- _Exercise_
Among the records that follow, set down only the lines from the one containing "Reconstruct the object" to the one containing "import Sketcher", both included, exactly.

- _Raw records_
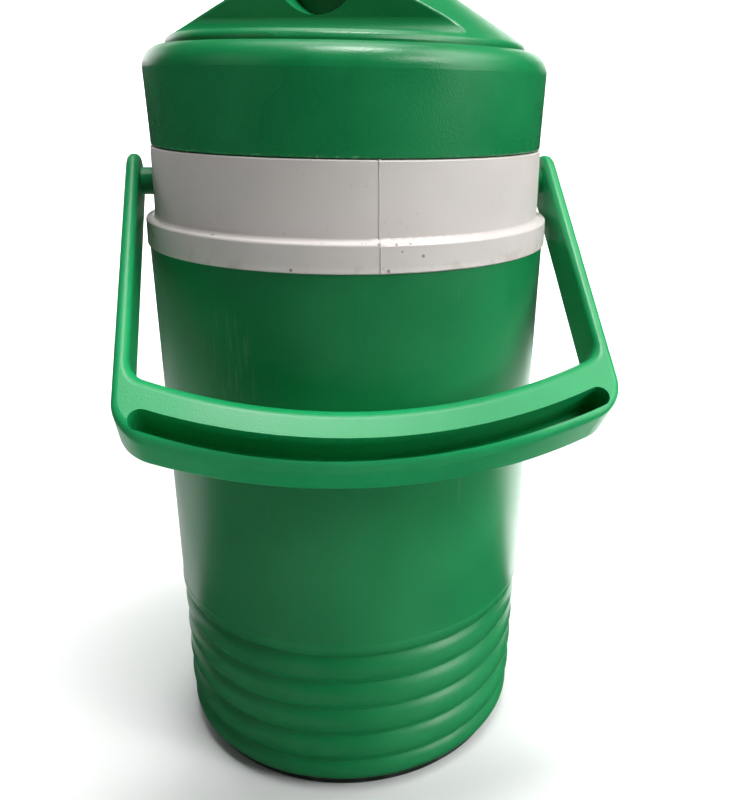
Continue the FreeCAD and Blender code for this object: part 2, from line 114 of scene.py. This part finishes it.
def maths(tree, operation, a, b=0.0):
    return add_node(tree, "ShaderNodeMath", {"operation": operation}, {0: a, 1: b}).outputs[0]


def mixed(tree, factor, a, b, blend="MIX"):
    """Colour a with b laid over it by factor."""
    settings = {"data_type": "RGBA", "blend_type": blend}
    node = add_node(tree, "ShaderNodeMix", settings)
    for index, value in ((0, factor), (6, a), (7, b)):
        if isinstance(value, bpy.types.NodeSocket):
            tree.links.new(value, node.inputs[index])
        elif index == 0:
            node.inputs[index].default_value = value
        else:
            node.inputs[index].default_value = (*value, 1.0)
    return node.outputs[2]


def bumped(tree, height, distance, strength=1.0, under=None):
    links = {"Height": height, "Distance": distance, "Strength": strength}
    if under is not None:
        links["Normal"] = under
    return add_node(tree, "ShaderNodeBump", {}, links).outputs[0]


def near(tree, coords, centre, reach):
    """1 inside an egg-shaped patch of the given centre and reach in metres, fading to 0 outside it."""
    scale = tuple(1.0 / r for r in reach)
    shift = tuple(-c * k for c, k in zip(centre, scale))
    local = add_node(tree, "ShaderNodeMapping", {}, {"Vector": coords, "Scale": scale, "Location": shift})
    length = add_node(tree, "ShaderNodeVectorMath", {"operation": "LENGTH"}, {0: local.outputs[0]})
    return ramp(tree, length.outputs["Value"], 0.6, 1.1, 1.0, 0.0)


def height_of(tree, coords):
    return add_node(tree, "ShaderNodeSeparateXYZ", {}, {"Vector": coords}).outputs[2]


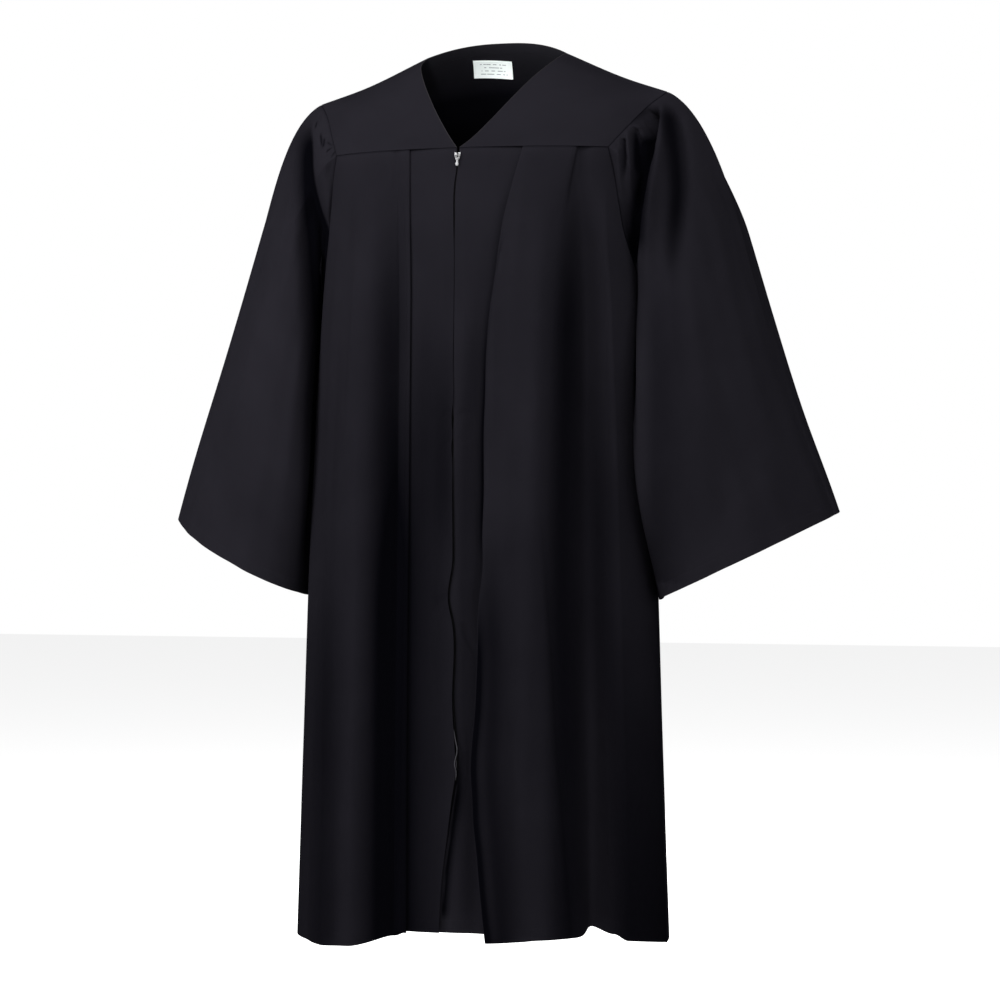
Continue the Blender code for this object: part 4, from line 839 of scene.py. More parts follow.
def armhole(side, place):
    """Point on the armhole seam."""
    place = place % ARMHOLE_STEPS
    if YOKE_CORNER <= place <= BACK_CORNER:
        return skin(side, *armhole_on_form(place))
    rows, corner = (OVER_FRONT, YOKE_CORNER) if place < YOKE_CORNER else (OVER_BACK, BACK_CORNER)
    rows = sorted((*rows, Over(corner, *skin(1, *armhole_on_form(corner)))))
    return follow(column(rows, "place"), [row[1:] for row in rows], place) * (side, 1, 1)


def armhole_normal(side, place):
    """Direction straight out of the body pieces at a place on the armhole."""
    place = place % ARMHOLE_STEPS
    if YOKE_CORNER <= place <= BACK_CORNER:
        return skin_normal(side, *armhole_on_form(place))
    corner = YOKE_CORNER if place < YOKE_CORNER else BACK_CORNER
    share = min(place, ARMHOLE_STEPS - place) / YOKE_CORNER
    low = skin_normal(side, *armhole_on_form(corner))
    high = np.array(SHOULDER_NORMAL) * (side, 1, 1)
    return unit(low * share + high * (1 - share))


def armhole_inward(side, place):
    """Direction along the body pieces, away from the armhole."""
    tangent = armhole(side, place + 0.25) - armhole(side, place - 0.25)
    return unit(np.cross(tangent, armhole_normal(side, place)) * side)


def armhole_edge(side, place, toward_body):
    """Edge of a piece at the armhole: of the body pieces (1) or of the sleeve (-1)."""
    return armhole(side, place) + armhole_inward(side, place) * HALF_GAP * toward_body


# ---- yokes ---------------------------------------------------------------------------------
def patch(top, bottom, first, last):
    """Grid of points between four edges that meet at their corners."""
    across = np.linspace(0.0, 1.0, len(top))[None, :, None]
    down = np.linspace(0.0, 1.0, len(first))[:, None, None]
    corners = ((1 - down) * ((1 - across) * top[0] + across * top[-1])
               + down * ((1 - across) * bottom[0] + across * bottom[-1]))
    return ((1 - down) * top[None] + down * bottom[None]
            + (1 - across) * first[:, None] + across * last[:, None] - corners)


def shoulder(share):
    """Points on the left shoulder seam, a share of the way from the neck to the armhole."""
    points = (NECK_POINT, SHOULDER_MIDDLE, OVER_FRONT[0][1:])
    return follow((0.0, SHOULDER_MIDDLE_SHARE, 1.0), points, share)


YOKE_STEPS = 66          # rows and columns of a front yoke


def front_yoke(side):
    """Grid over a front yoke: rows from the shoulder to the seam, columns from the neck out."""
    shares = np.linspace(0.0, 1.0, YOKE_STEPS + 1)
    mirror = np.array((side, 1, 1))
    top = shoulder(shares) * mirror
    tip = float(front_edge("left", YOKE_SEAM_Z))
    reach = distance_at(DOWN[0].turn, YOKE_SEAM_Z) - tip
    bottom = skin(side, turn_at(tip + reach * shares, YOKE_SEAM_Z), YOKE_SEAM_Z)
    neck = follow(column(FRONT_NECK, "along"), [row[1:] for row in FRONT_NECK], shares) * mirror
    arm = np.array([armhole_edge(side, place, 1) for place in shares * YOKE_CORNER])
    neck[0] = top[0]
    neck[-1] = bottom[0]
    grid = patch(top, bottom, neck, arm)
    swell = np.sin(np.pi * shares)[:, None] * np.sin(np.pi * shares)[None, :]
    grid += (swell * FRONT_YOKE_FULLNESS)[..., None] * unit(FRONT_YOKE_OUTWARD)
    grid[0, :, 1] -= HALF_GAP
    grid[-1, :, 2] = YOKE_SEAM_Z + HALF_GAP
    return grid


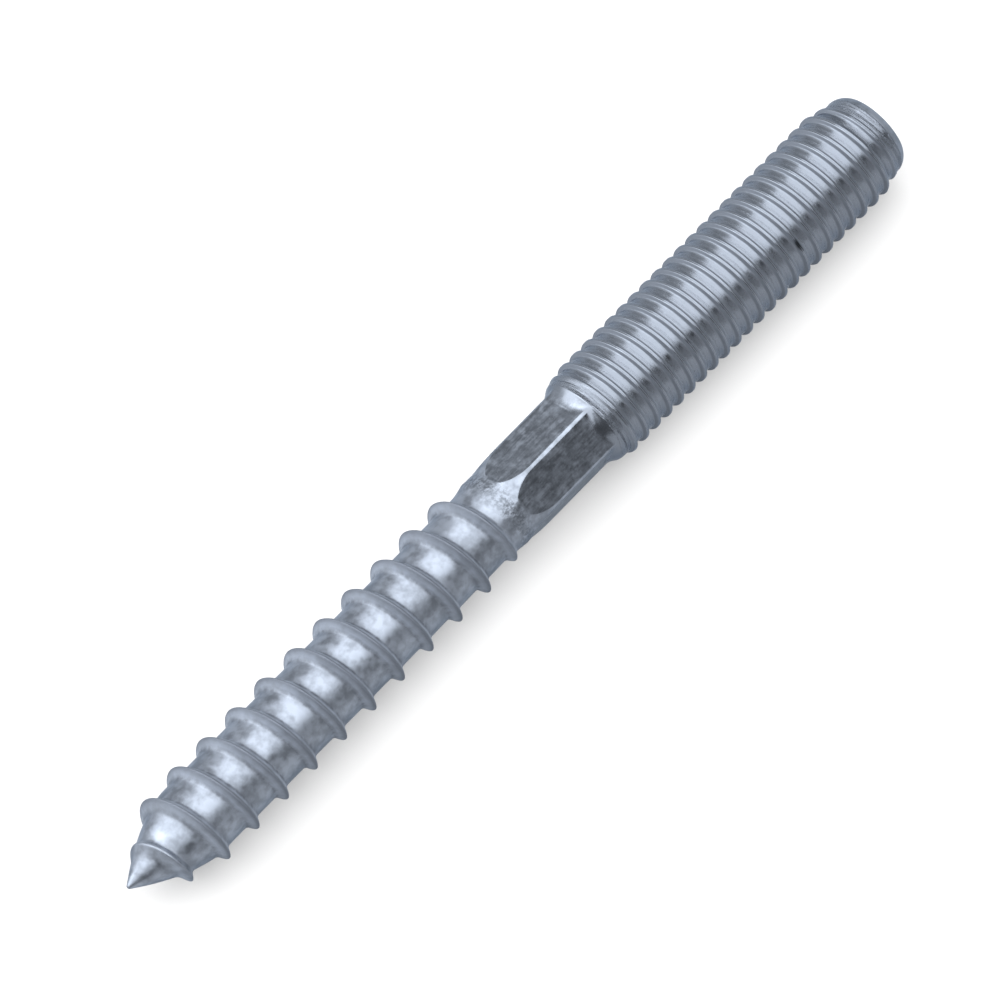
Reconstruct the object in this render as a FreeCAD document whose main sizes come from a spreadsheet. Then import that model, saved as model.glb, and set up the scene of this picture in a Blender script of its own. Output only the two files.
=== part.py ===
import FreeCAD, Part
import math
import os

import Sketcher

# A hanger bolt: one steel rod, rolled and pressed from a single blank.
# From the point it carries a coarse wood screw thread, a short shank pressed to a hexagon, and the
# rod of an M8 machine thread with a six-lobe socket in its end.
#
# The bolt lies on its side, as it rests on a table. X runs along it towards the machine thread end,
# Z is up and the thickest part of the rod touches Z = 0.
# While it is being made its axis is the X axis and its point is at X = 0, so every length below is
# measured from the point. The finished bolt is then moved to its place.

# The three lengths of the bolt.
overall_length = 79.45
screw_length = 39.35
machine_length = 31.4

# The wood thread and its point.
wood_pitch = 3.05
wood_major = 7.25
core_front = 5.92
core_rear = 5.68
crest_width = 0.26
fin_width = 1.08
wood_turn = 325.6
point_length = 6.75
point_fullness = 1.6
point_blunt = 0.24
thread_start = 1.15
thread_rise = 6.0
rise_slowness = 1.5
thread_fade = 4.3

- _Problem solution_
Reconstruct the object in this render as a FreeCAD document whose main sizes come from a spreadsheet. Then import that model, saved as model.glb, and set up the scene of this picture in a Blender script of its own. Output only the two files.
=== part.py ===
import FreeCAD, Part
import math
import os

import Sketcher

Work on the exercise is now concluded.